Stated problem: Find the lines holding the word "with" and collect them.

Items:

####################

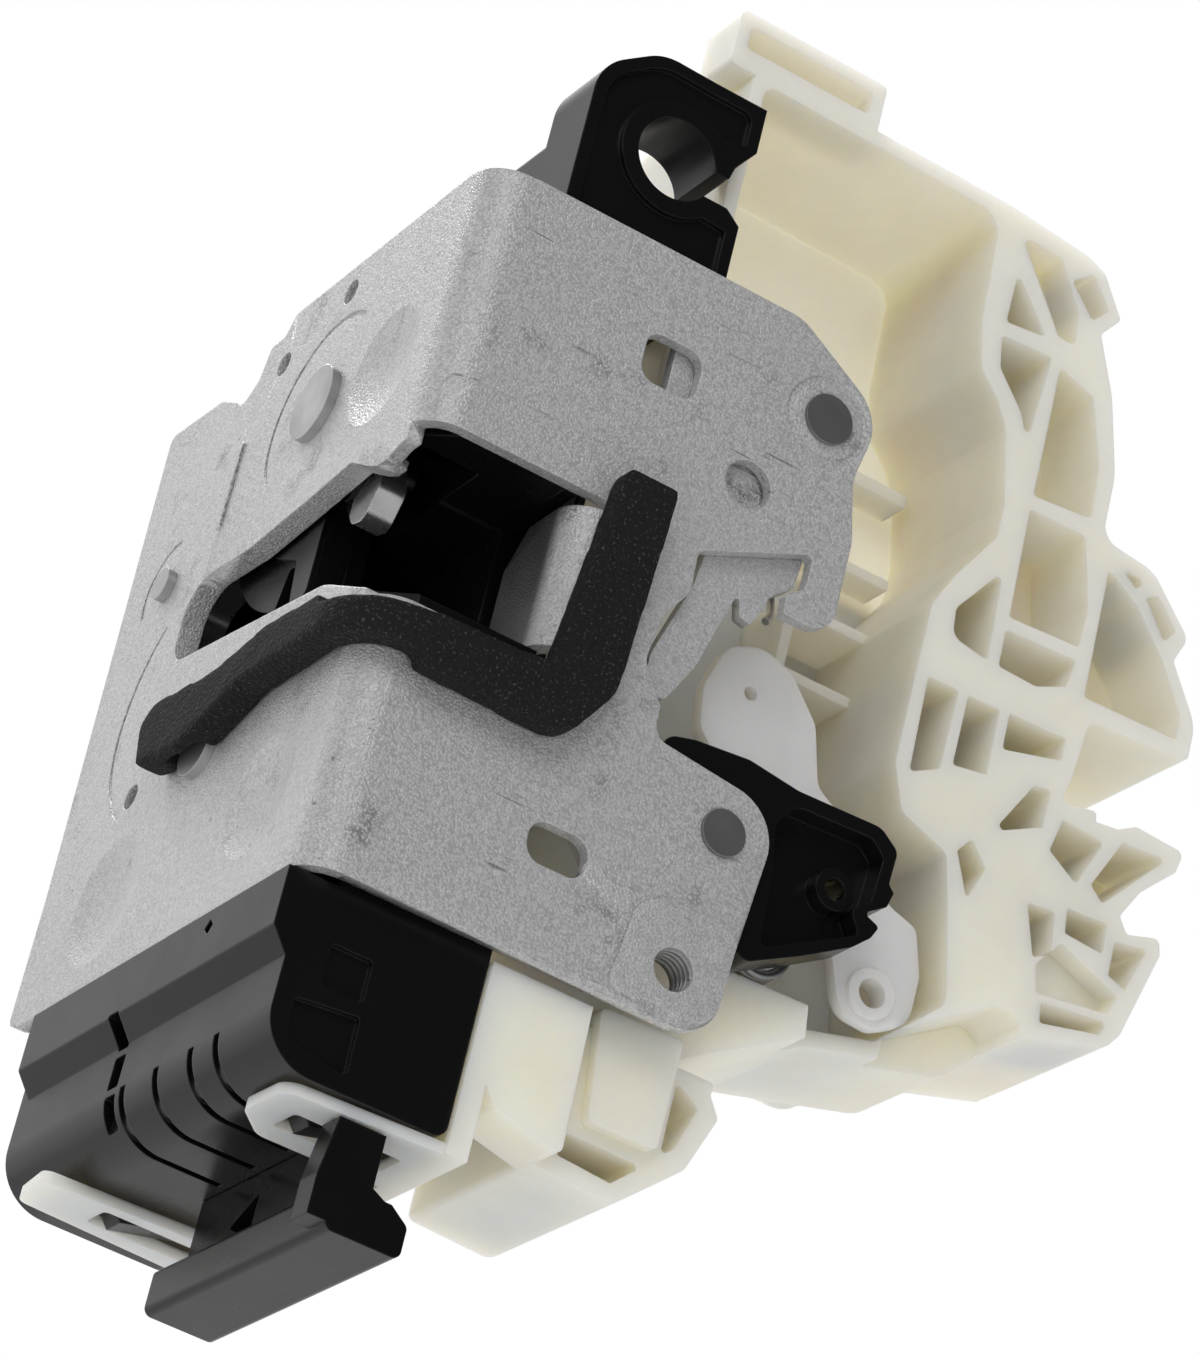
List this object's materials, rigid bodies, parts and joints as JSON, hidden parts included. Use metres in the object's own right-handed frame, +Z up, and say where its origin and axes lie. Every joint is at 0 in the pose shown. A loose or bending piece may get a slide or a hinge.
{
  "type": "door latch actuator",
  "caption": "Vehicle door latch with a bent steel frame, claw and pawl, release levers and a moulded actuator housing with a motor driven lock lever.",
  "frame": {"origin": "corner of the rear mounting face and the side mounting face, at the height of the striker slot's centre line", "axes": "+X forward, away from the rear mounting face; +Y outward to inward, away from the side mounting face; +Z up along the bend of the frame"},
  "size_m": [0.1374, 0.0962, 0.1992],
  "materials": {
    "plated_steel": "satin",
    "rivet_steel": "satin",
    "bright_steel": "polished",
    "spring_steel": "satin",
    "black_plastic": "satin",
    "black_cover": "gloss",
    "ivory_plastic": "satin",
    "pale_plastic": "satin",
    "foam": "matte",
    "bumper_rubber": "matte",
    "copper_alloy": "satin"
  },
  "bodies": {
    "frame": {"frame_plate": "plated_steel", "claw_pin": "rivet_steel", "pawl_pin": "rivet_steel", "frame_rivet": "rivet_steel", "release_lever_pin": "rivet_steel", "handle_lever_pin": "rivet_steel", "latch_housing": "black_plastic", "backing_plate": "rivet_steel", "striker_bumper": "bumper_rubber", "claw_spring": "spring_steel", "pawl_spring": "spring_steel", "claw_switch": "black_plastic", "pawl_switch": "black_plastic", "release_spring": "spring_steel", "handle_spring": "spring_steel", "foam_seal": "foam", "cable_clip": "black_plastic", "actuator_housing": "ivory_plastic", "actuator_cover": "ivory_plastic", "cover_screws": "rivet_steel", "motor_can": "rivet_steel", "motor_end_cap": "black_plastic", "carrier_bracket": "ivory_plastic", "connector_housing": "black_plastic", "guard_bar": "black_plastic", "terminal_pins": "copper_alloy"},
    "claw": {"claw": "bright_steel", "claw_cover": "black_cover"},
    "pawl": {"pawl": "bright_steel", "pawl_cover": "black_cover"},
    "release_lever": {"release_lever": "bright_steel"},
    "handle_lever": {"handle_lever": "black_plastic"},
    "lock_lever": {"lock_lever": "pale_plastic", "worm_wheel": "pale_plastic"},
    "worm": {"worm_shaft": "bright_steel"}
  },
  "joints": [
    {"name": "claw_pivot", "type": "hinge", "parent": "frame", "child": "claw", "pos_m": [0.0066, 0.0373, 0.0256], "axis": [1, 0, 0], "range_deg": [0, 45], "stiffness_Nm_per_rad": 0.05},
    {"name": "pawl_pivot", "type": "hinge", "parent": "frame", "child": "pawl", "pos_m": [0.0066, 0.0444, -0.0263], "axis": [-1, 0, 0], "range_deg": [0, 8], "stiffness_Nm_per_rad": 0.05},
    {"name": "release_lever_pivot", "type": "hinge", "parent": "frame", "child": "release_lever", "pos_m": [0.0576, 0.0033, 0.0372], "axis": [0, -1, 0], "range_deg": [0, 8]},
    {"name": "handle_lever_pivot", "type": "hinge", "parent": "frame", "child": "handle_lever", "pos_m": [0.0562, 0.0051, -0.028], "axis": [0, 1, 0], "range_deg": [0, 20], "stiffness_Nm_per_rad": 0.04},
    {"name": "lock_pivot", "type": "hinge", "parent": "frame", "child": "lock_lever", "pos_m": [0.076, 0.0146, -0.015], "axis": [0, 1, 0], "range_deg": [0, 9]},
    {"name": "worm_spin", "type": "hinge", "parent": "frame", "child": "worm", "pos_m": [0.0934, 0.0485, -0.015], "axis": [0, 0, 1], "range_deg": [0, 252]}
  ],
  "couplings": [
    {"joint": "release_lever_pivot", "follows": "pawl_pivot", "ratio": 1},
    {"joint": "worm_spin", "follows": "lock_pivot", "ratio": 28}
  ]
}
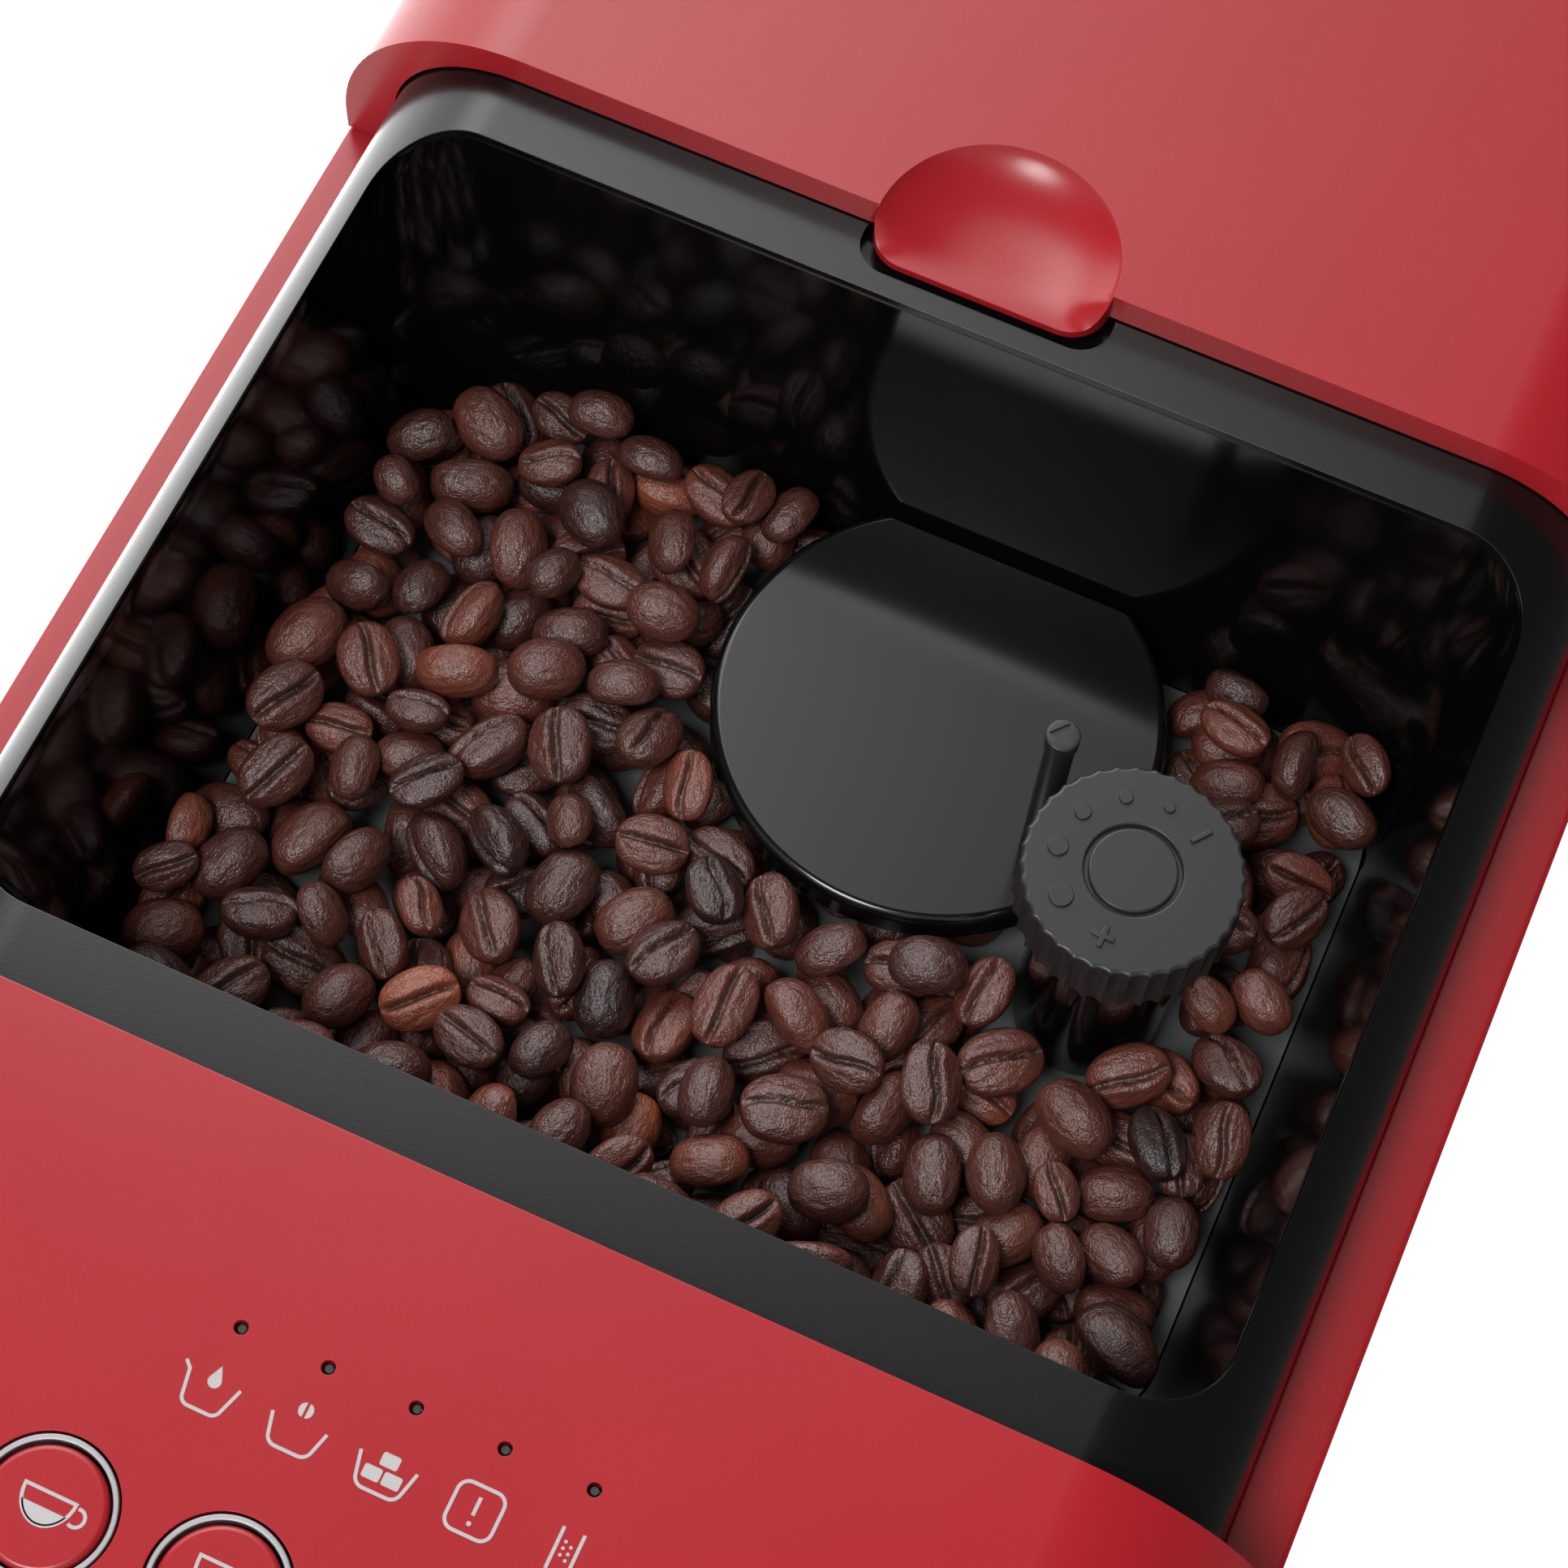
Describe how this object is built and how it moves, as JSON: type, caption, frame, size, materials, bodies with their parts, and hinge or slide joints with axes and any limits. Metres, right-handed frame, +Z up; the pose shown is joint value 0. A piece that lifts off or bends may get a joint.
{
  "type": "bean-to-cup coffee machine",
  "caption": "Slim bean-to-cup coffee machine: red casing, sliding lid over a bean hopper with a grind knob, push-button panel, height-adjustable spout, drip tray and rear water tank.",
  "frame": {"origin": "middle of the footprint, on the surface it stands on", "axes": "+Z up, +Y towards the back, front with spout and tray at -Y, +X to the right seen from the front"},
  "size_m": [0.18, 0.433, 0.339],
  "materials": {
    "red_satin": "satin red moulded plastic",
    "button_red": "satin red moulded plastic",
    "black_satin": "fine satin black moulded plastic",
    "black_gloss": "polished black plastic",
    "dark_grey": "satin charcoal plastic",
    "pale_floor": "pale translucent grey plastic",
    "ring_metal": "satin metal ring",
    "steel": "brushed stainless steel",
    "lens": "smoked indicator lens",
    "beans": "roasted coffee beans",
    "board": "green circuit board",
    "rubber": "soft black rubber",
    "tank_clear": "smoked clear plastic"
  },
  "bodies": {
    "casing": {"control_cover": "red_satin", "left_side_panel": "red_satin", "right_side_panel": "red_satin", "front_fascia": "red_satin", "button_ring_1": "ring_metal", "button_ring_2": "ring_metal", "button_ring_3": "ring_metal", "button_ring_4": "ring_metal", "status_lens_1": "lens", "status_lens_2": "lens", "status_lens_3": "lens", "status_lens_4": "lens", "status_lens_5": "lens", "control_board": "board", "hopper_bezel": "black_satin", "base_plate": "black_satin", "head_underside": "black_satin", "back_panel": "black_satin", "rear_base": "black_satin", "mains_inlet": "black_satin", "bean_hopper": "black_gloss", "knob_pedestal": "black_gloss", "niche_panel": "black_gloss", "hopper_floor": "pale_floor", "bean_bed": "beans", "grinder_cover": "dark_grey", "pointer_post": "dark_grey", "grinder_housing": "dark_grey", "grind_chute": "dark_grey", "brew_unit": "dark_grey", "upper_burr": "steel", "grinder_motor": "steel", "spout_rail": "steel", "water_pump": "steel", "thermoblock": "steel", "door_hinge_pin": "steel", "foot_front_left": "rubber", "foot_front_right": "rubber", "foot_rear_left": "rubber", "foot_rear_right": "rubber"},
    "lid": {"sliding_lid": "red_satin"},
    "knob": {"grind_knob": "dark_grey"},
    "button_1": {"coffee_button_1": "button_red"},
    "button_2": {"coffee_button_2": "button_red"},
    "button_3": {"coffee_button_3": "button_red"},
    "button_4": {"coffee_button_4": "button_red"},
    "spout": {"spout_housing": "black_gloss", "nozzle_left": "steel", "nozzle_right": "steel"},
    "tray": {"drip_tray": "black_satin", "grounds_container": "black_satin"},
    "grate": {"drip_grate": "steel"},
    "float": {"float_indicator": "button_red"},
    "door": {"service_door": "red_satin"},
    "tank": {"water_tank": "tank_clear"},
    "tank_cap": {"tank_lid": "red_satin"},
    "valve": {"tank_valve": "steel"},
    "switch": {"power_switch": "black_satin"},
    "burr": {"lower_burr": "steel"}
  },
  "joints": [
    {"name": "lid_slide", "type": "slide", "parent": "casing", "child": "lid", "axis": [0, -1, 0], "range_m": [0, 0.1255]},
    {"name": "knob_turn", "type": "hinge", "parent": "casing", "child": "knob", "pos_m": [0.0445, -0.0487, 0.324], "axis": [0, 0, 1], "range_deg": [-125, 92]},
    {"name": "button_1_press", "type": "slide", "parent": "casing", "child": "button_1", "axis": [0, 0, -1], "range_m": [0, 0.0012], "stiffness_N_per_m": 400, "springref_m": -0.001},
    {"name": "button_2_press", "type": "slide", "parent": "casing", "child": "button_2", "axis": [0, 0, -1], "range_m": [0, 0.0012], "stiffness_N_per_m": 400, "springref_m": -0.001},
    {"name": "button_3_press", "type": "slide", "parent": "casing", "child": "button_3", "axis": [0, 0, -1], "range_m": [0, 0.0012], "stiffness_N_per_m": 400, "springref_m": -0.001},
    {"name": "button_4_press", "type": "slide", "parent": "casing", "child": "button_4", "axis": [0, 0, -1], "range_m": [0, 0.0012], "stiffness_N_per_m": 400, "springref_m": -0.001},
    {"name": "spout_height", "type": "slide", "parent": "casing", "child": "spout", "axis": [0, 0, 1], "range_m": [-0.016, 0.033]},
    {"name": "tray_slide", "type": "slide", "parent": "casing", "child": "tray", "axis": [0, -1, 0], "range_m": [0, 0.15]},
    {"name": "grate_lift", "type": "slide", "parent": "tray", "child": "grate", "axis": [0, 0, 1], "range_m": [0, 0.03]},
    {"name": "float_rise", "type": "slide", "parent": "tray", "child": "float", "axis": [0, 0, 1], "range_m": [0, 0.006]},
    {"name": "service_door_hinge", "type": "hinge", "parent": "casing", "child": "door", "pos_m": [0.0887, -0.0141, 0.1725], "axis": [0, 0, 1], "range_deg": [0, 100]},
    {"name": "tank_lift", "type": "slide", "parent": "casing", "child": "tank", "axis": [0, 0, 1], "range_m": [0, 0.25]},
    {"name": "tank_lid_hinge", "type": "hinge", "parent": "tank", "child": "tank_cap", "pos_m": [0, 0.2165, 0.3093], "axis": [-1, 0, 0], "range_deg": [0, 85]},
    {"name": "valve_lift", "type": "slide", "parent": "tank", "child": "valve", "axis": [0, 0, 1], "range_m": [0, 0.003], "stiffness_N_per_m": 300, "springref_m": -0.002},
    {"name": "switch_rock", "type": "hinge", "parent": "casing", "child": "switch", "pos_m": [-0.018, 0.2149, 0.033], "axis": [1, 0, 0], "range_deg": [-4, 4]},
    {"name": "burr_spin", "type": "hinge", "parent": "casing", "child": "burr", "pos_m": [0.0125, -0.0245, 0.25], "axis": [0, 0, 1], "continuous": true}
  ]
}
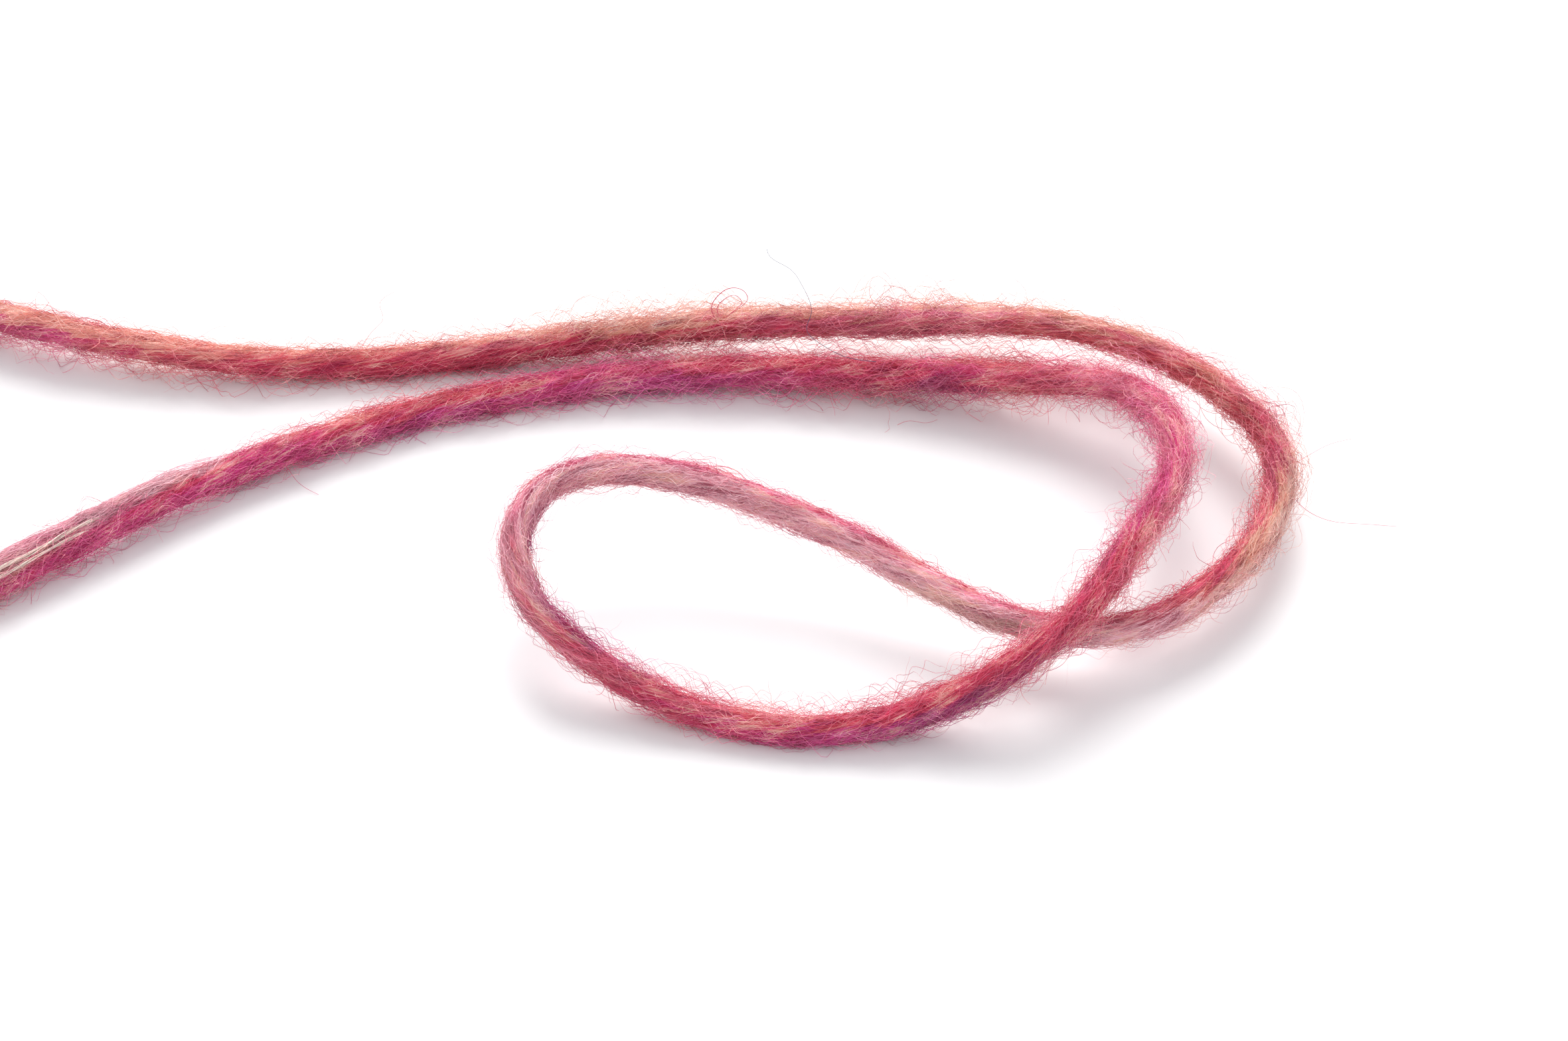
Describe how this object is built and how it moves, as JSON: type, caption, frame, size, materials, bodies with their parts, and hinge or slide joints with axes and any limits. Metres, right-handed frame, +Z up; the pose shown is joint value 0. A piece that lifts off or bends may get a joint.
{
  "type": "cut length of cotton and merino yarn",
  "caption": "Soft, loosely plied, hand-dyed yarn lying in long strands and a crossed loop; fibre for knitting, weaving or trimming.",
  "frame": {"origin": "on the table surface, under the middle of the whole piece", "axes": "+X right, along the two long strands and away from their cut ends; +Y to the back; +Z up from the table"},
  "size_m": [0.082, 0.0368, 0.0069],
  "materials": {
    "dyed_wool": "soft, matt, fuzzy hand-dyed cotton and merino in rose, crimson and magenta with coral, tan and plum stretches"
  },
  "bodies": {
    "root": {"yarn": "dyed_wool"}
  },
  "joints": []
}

####################

Response for this exercise:
  "caption": "Vehicle door latch with a bent steel frame, claw and pawl, release levers and a moulded actuator housing with a motor driven lock lever.",
Describe how this object is built and how it moves, as JSON: type, caption, frame, size, materials, bodies with their parts, and hinge or slide joints with axes and any limits. Metres, right-handed frame, +Z up; the pose shown is joint value 0. A piece that lifts off or bends may get a joint.
  "caption": "Slim bean-to-cup coffee machine: red casing, sliding lid over a bean hopper with a grind knob, push-button panel, height-adjustable spout, drip tray and rear water tank.",
  "frame": {"origin": "middle of the footprint, on the surface it stands on", "axes": "+Z up, +Y towards the back, front with spout and tray at -Y, +X to the right seen from the front"},
Describe how this object is built and how it moves, as JSON: type, caption, frame, size, materials, bodies with their parts, and hinge or slide joints with axes and any limits. Metres, right-handed frame, +Z up; the pose shown is joint value 0. A piece that lifts off or bends may get a joint.
    "dyed_wool": "soft, matt, fuzzy hand-dyed cotton and merino in rose, crimson and magenta with coral, tan and plum stretches"